» **Task prompt**
Pull out of the data below the stretch of lines bounded by the one containing "Model this object in build123d" and the one containing "from build123d import *", both bounds included, unchanged.
* START Rows *
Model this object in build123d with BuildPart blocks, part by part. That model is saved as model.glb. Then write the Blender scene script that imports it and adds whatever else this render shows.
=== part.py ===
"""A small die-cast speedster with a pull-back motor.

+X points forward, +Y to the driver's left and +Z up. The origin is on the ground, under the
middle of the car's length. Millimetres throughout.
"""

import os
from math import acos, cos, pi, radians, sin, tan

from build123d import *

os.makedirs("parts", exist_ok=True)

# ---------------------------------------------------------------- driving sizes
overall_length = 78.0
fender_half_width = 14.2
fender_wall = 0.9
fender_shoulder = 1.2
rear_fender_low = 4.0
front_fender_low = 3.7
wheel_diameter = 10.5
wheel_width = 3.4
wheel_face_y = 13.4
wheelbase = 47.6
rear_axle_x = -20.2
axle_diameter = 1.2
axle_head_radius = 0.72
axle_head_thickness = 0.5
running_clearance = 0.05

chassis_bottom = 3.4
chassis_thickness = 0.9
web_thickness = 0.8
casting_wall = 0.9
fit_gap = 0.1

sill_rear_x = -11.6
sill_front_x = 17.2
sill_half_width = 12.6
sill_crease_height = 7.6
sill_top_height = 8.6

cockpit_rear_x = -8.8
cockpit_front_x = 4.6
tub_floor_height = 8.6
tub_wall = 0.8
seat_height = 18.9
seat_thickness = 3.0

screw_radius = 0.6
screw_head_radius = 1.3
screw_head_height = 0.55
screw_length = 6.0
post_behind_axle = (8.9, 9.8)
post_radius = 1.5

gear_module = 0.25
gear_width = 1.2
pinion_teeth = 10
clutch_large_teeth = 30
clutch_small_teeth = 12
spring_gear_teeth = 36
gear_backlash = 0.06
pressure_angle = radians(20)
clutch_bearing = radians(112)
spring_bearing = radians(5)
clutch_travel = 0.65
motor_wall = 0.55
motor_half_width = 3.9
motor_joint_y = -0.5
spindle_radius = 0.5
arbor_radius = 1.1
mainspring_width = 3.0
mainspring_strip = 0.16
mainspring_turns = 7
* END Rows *
* START Rows *
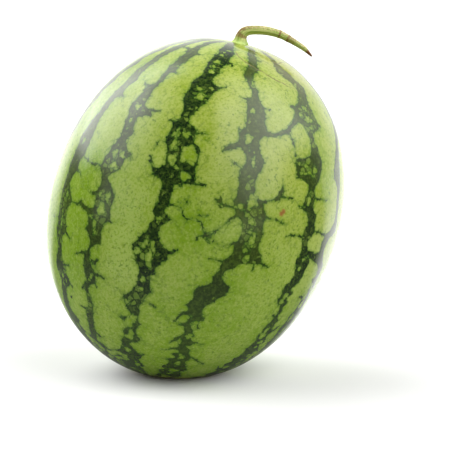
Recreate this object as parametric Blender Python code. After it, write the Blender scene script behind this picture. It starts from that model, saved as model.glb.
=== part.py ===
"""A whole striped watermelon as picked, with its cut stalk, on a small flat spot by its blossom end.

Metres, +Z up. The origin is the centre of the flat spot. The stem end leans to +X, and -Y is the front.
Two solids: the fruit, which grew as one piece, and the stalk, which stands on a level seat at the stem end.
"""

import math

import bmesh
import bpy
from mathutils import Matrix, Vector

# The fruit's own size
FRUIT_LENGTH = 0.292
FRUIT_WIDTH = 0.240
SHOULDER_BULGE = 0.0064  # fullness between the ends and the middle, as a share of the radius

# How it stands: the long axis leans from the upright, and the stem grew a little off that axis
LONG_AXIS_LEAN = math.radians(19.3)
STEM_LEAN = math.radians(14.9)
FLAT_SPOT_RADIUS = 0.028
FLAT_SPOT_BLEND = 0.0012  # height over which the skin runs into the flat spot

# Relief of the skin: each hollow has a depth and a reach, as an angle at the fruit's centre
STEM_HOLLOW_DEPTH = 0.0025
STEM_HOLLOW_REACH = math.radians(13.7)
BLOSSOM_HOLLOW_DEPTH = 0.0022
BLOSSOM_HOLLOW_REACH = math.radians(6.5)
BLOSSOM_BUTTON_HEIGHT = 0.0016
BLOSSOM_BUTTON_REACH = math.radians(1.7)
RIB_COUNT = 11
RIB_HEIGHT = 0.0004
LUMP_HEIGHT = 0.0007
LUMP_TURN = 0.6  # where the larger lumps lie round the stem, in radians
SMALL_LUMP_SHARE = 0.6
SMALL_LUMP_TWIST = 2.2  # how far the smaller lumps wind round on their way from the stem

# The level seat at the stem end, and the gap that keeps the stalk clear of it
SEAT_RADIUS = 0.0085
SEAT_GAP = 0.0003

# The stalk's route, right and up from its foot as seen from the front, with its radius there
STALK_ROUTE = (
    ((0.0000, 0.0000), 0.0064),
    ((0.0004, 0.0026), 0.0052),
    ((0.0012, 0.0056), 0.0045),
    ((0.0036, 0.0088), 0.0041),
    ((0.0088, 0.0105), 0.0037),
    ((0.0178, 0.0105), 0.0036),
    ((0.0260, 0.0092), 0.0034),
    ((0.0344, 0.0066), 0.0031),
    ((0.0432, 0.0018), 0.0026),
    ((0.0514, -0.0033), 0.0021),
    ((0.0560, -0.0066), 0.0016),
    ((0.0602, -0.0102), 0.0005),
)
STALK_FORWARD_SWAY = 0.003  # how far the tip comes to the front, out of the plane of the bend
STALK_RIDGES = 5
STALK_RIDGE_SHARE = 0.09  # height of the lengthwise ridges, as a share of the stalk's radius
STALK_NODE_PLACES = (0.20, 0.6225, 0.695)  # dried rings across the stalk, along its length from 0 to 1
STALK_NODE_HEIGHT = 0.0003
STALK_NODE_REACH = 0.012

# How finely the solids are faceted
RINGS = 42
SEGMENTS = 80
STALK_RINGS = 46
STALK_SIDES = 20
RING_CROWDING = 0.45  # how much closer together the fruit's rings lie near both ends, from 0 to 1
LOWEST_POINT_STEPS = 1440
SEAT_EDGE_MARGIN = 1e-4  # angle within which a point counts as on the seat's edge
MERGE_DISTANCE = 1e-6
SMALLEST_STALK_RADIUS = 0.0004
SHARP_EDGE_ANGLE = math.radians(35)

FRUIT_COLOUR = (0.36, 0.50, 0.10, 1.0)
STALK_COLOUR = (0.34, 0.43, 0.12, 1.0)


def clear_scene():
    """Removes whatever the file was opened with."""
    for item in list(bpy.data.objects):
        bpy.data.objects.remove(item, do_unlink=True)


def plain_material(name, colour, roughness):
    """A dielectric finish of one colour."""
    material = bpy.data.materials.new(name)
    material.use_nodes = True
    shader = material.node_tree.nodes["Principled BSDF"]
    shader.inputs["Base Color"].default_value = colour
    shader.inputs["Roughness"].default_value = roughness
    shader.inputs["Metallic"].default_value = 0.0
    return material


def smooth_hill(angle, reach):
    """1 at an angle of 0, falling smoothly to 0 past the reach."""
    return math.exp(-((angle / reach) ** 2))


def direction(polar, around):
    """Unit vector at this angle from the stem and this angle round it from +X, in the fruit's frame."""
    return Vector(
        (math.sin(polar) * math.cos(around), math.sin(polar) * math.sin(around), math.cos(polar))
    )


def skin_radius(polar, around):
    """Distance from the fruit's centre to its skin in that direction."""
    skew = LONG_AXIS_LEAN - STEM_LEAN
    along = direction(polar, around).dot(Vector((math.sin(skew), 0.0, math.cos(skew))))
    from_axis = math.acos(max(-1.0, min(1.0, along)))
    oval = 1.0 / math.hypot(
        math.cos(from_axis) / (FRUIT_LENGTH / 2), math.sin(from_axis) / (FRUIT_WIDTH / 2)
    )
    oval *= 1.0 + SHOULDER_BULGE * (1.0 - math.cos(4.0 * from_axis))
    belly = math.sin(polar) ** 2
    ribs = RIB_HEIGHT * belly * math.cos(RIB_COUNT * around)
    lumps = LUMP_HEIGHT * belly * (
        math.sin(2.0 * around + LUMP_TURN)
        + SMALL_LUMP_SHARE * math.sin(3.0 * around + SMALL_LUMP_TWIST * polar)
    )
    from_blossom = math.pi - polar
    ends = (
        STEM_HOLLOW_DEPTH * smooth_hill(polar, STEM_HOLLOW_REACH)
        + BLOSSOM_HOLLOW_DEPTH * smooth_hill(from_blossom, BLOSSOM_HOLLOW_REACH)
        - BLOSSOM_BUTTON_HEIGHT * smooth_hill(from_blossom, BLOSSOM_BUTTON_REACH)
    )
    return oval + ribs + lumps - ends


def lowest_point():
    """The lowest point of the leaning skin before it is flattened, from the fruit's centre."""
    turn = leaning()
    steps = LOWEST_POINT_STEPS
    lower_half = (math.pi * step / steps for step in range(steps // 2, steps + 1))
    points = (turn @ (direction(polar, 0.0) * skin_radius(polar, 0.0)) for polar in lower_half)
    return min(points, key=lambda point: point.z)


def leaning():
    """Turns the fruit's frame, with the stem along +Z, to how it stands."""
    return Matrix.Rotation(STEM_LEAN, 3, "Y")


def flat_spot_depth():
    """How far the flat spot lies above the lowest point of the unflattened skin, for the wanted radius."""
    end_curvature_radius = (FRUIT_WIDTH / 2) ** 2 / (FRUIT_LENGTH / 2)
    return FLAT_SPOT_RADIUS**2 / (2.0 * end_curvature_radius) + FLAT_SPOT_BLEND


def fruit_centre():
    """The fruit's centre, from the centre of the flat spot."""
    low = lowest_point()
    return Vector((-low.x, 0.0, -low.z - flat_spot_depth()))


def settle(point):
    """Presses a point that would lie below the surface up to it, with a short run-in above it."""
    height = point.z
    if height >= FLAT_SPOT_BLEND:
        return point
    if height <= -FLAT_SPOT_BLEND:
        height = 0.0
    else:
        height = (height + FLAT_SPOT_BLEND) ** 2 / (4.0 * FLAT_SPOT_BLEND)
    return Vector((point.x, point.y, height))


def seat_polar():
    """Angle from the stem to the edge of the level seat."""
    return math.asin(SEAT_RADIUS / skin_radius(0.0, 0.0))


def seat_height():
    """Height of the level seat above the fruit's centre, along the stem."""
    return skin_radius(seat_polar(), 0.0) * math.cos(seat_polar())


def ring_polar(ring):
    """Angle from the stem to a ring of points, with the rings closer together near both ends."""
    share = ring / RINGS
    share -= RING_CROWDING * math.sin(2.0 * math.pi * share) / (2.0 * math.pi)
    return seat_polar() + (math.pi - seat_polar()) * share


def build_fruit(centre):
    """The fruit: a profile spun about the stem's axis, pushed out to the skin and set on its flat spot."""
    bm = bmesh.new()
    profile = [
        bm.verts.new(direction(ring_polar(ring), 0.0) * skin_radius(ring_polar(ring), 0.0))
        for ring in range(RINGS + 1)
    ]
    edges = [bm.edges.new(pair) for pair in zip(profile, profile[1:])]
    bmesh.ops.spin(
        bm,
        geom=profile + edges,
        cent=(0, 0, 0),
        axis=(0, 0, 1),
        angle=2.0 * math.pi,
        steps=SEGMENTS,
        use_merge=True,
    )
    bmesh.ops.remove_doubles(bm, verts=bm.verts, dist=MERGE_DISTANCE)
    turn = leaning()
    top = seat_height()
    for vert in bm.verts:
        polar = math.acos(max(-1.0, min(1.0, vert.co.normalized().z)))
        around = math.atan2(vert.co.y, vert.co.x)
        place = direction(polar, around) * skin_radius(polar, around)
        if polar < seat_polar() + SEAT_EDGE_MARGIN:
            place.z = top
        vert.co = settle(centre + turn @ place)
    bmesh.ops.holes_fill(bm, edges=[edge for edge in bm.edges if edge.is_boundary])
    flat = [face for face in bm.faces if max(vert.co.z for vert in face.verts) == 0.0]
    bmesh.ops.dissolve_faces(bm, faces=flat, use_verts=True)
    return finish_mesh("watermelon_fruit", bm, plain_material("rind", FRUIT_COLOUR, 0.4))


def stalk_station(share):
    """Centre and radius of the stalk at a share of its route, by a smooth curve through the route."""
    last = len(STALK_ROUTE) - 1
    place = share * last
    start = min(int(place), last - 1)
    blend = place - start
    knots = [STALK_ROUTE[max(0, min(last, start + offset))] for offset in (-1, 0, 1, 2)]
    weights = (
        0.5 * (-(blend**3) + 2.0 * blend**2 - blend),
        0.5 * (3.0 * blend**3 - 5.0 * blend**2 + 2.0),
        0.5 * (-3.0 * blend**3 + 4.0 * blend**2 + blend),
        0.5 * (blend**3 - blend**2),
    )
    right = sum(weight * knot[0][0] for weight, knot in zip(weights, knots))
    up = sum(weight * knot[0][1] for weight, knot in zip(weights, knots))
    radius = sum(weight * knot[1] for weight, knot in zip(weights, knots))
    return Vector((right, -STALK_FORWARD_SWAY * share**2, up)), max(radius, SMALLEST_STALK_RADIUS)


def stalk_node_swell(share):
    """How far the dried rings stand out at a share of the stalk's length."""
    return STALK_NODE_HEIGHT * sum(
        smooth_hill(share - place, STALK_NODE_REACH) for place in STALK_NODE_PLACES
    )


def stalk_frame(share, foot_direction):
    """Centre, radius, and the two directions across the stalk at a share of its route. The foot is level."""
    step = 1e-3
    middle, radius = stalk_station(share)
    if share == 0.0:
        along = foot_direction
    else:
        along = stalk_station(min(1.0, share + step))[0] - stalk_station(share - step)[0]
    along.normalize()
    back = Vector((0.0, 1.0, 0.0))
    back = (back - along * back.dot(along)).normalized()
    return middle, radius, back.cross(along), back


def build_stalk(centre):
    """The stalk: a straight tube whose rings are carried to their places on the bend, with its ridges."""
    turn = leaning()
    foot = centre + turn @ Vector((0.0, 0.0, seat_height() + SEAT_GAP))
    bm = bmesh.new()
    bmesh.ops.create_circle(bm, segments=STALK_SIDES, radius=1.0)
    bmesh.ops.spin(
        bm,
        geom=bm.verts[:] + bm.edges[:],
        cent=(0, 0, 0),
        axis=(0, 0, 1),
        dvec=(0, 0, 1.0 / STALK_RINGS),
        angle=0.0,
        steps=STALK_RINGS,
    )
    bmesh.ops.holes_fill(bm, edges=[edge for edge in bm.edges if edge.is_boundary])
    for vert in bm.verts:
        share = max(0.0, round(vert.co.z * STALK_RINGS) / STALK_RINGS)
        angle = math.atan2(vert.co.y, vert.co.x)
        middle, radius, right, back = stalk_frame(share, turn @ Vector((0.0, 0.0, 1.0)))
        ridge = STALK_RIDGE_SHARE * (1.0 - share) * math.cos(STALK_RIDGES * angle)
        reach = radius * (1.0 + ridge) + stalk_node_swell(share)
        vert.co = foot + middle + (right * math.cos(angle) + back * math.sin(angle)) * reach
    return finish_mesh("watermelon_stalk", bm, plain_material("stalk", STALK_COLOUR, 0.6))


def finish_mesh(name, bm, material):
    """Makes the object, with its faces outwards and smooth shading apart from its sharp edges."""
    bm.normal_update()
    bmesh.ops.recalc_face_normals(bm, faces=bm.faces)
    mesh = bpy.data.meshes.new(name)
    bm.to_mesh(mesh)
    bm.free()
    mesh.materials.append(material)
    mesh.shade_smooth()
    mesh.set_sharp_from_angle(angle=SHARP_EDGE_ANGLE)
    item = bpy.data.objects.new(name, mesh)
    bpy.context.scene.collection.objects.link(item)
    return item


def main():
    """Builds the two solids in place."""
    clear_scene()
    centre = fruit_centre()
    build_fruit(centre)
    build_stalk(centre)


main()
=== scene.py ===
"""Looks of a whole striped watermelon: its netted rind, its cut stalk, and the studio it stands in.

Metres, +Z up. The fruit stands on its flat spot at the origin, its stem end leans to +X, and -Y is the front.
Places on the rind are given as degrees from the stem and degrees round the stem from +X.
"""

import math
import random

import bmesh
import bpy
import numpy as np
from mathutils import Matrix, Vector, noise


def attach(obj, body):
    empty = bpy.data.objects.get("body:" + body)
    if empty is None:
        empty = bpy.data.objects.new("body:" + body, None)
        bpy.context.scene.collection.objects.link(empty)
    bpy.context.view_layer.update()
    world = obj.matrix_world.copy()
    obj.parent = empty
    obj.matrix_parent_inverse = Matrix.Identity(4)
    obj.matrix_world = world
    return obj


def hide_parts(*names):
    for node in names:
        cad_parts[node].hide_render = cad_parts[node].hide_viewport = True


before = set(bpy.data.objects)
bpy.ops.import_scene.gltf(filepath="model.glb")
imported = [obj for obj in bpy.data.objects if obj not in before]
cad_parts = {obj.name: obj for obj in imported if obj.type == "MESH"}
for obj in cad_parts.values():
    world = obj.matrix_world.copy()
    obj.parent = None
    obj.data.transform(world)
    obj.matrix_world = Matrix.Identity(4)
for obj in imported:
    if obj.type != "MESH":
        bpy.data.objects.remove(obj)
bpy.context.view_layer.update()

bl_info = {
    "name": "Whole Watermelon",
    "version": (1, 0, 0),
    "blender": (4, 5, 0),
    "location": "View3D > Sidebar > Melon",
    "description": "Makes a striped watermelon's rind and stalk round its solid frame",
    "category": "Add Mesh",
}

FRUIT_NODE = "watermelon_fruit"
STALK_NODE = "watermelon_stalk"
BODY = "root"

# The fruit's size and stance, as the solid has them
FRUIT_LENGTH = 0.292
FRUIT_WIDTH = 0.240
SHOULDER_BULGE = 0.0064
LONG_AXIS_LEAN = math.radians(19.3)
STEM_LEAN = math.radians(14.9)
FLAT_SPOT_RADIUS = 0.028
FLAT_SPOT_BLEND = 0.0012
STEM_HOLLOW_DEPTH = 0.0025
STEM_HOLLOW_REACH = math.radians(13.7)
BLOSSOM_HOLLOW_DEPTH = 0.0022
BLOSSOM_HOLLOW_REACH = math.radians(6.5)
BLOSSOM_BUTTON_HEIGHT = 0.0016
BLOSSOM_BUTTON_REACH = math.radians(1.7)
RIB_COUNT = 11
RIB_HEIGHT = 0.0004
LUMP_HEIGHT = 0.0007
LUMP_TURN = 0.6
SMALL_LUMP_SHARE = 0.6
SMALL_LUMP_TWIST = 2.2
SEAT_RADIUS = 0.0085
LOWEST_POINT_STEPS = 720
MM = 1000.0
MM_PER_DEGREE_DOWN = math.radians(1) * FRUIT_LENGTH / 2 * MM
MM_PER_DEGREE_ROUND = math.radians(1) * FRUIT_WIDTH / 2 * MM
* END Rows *
* START Rows *
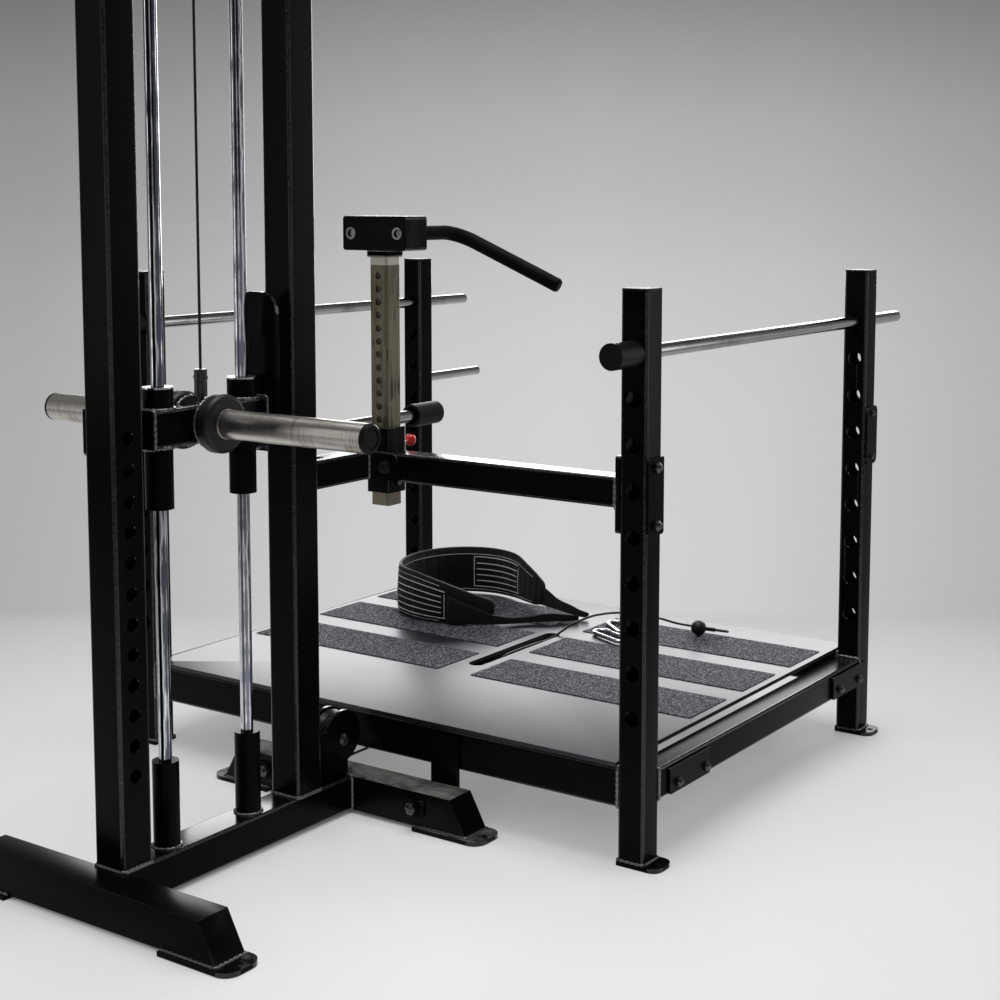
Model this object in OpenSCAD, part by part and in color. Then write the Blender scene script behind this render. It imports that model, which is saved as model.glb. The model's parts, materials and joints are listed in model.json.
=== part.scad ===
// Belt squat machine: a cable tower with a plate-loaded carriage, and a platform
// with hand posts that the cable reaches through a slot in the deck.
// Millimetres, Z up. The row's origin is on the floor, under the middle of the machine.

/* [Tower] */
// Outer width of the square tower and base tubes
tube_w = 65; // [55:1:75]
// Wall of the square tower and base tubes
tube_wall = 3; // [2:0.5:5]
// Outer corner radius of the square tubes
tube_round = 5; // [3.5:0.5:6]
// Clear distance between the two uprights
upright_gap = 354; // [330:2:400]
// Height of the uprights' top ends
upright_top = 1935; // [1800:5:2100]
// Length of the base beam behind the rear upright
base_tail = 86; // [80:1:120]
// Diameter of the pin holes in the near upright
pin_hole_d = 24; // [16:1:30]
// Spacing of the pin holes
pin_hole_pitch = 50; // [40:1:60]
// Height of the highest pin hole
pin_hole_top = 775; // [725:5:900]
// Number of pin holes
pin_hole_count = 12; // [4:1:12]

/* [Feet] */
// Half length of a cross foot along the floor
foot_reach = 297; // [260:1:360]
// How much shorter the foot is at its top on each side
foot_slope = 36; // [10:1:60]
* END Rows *
» **Exercise result**
Model this object in build123d with BuildPart blocks, part by part. That model is saved as model.glb. Then write the Blender scene script that imports it and adds whatever else this render shows.
=== part.py ===
"""A small die-cast speedster with a pull-back motor.

+X points forward, +Y to the driver's left and +Z up. The origin is on the ground, under the
middle of the car's length. Millimetres throughout.
"""

import os
from math import acos, cos, pi, radians, sin, tan

from build123d import *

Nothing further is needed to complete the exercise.